Transductive One-Shot Learning Meet Subspace Decomposition
Kyle Stein, Andrew A. Mahyari, Guillermo Francia, Eman El-Sheikh
TL;DR
This paper addresses one-shot learning by proposing a transductive framework that uses subspace decomposition to transfer labels from a single labeled example to unlabeled query images. It jointly learns a Basis Matrix $W$ and a Coefficient Matrix $Y$ to decompose the combined embeddings ${\bf H}=f_\theta({\bf X})$ as ${\bf H}\approx {\bf W}{\bf Y}$, enforcing nonnegativity and softmax-based probability constraints. Labels propagate through the learned subspace by comparing coefficient representations, enabling accurate generalization to novel classes across multiple backbones and datasets, as demonstrated on mini-ImageNet and tiered-ImageNet with 1-shot and 10-way tasks. The results show improvements over state-of-the-art transductive OSL methods, and the paper discusses robustness, limitations related to feature-space size, and directions for extending the approach to zero-shot learning by linking primitives to semantic attributes.
Abstract
One-shot learning focuses on adapting pretrained models to recognize newly introduced and unseen classes based on a single labeled image.

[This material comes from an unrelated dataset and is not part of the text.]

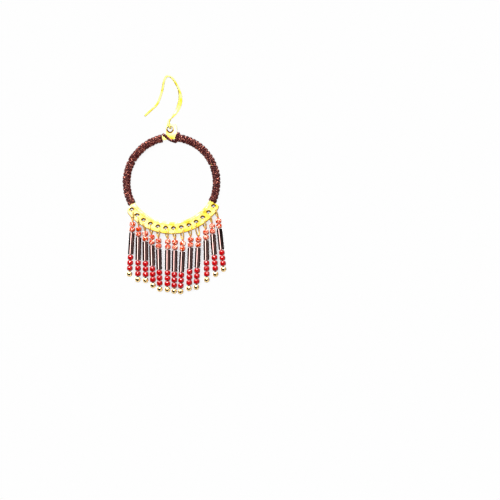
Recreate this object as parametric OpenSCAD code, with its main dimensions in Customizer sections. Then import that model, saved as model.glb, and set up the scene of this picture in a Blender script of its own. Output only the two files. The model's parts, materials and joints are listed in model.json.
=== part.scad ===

While variations of few-shot and zero-shot learning exist, one-shot learning remains a challenging yet crucial problem due to its ability to generalize knowledge to unseen classes from just one human-annotated image. In this paper, we introduce a transductive one-shot learning approach that employs subspace decomposition to utilize the information from labeled images in the support set and unlabeled images in the query set. These images are decomposed into a linear combination of latent variables representing primitives captured by smaller subspaces. By representing images in the query set as linear combinations of these latent primitives, we can propagate the label from a single image in the support set to query images that share similar combinations of primitives. Through a comprehensive quantitative analysis across various neural network feature extractors and datasets, we demonstrate that our approach can effectively generalize to novel classes from just one labeled image.